Between 1665 and 1669

In your epilogue you say, “the world is short on masters, and consequently, it’s a world short on joy, too.” What do you mean by that?


For Rembrandt to become who he was, he had to train his hands to paint as he alone was made to paint. But in doing that, he had to learn the fundamentals. He had to practice. This means he must have started somewhere. It’s hard to imagine, but there had to have existed some pretty terrible Rembrandts at some point—early charcoal works hung on the wall and loved only by his mother.


What’s not hard to imagine is a solitary figure in a lamp-lit room mixing his oils, preening his brushes, thinking and painting and thinking and painting. Practicing.
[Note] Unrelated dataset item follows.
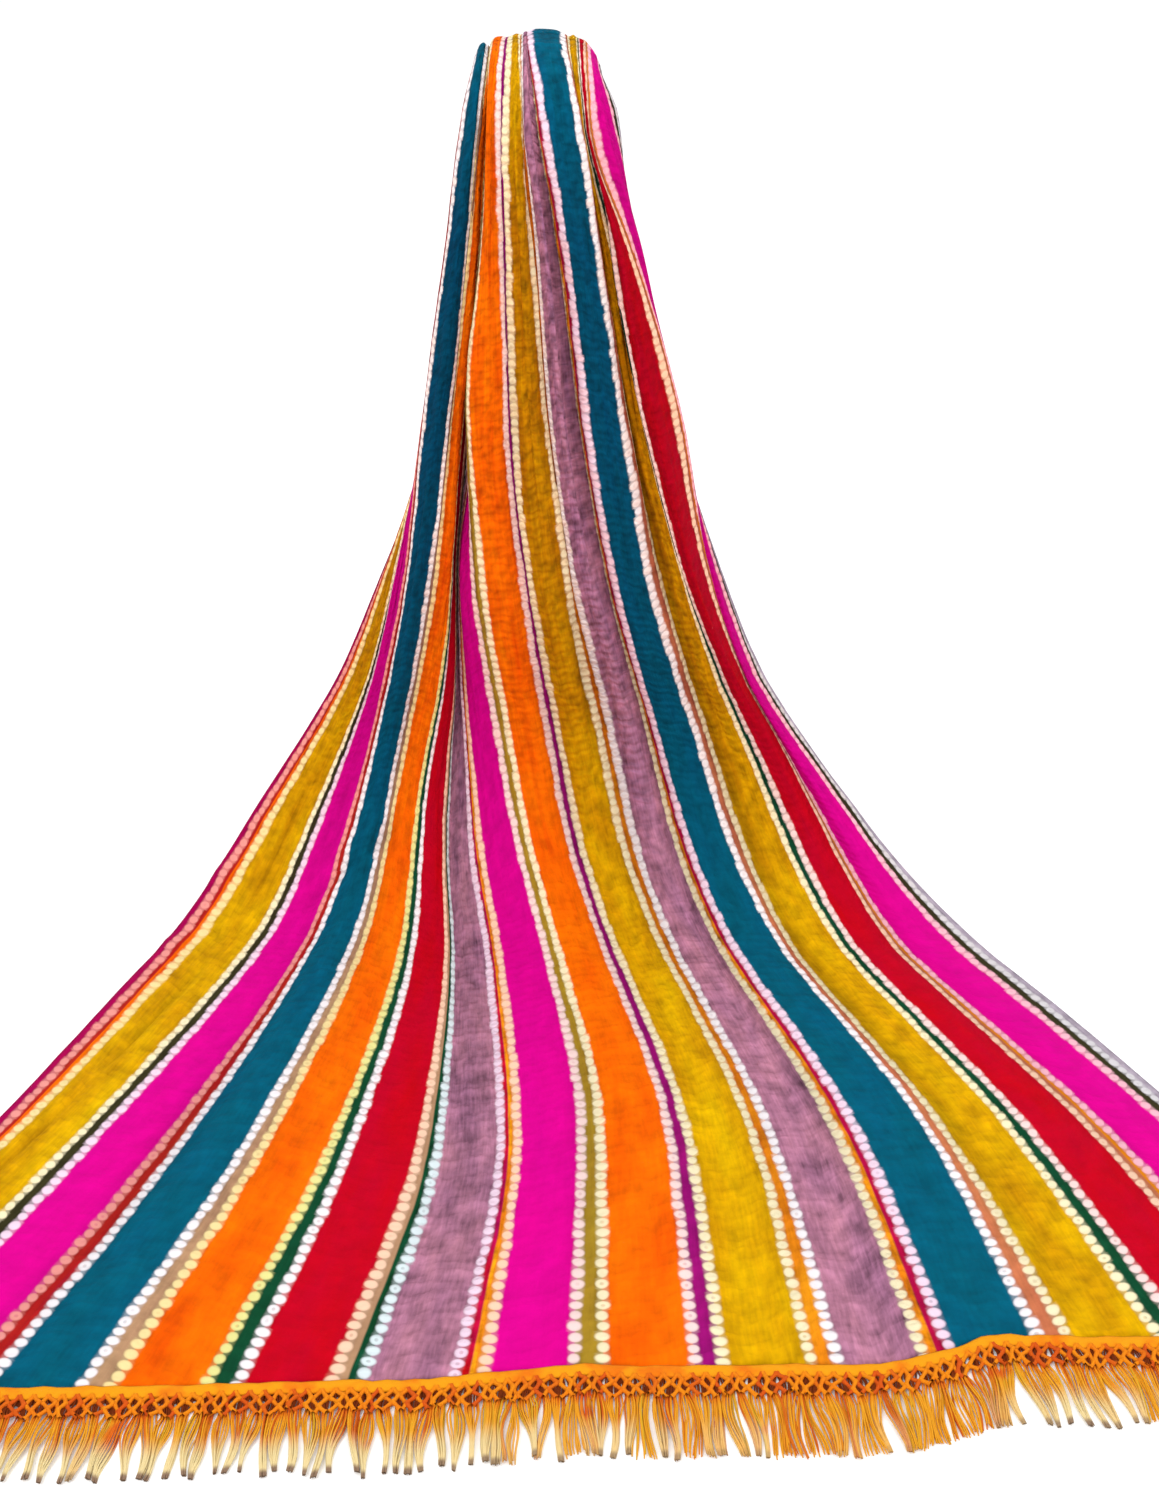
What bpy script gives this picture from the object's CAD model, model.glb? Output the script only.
import math

import bmesh
import bpy
import numpy as np
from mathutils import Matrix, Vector, noise


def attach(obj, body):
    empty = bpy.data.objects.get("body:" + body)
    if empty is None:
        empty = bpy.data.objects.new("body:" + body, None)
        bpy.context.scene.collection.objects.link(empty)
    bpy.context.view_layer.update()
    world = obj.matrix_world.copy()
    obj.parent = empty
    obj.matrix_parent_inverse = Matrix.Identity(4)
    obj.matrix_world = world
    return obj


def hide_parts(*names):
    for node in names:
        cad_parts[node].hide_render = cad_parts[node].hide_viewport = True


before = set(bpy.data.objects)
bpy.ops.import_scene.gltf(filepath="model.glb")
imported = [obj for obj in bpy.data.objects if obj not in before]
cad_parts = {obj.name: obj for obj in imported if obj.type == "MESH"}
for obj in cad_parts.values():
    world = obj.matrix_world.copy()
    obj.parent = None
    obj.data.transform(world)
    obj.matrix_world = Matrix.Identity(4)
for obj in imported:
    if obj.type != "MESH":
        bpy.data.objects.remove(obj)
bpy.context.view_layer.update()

# Front fall: the near stretch of one straight length of light crinkled cotton. It comes over
# the arch in a bundle of soft folds, sweeps forward and spreads over the floor to its hem.
# The stripes, lines and ringed dots are tied and dyed into it, so the cloth puckers along them.
MM = 0.001

# The cloth in metres, and the middle of its first narrow band and how far apart the bands
# are, as shares of its width
WALL = 0.0012
SEAM_GAP = 0.0003
CLOTH_WIDTH = 0.95
STRIPE_START = 0.0175
STRIPE_PITCH = 0.0689

# The way that it hangs, in metres: over an arch, down, round a bend and out over the floor
ARCH_RADIUS = 0.0175
FLOOR_DROP = 0.5413
SWEEP_RADIUS = 0.1400
FLOOR_RUN = 0.3660
BACK_CLEARANCE = 0.0650
NECK_BELOW_ARCH = 0.0710
WAIST_BELOW_ARCH = 0.1830
HIP_BELOW_ARCH = 0.3050
HEEL_PAST_KNEE = 0.1170
FLOOR_PAST_INSTEP = 0.1830

ARCH_MIDDLE = ARCH_RADIUS + WALL / 2
ARCH_RUN = ARCH_MIDDLE * math.pi / 2
FALL_RUN = FLOOR_DROP - ARCH_RADIUS - SWEEP_RADIUS
KNEE_RUN = ARCH_RUN + FALL_RUN
INSTEP_RUN = KNEE_RUN + SWEEP_RADIUS * math.pi / 2
HEM_RUN = INSTEP_RUN + FLOOR_RUN
BACK_RUN = ARCH_RUN + FLOOR_DROP - ARCH_RADIUS - BACK_CLEARANCE

# Where each section is taken, as the run of cloth from the top of the arch
STATIONS = {
    "back_hem": -BACK_RUN,
    "back_waist": -BACK_RUN / 2,
    "ridge": 0.0,
    "crown": ARCH_RUN,
    "neck": ARCH_RUN + NECK_BELOW_ARCH,
    "waist": ARCH_RUN + WAIST_BELOW_ARCH,
    "hip": ARCH_RUN + HIP_BELOW_ARCH,
    "knee": KNEE_RUN,
    "heel": KNEE_RUN + HEEL_PAST_KNEE,
    "instep": INSTEP_RUN,
    "floor": INSTEP_RUN + FLOOR_PAST_INSTEP,
    "hem": HEM_RUN,
}


def stripe_middle(number):
    """Share of the cloth's width at the middle of a wide stripe, numbered 3, 5, ... 29."""
    return STRIPE_START + STRIPE_PITCH * (number / 2 - 1)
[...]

Later he would say to young artists, “Try to put well in practice what you already know; and in so doing, you will in good time, discover the hidden things which you now inquire about. Practice what you know, and it will help to make clear what now you do not know.”


The mastery of something leads to a greater enjoyment of it. Singers, musicians, painters, writers, athletes, and artists of all stripes know this. The harder we work at something, the more we are able and free to enjoy it. Rembrandt knew this too.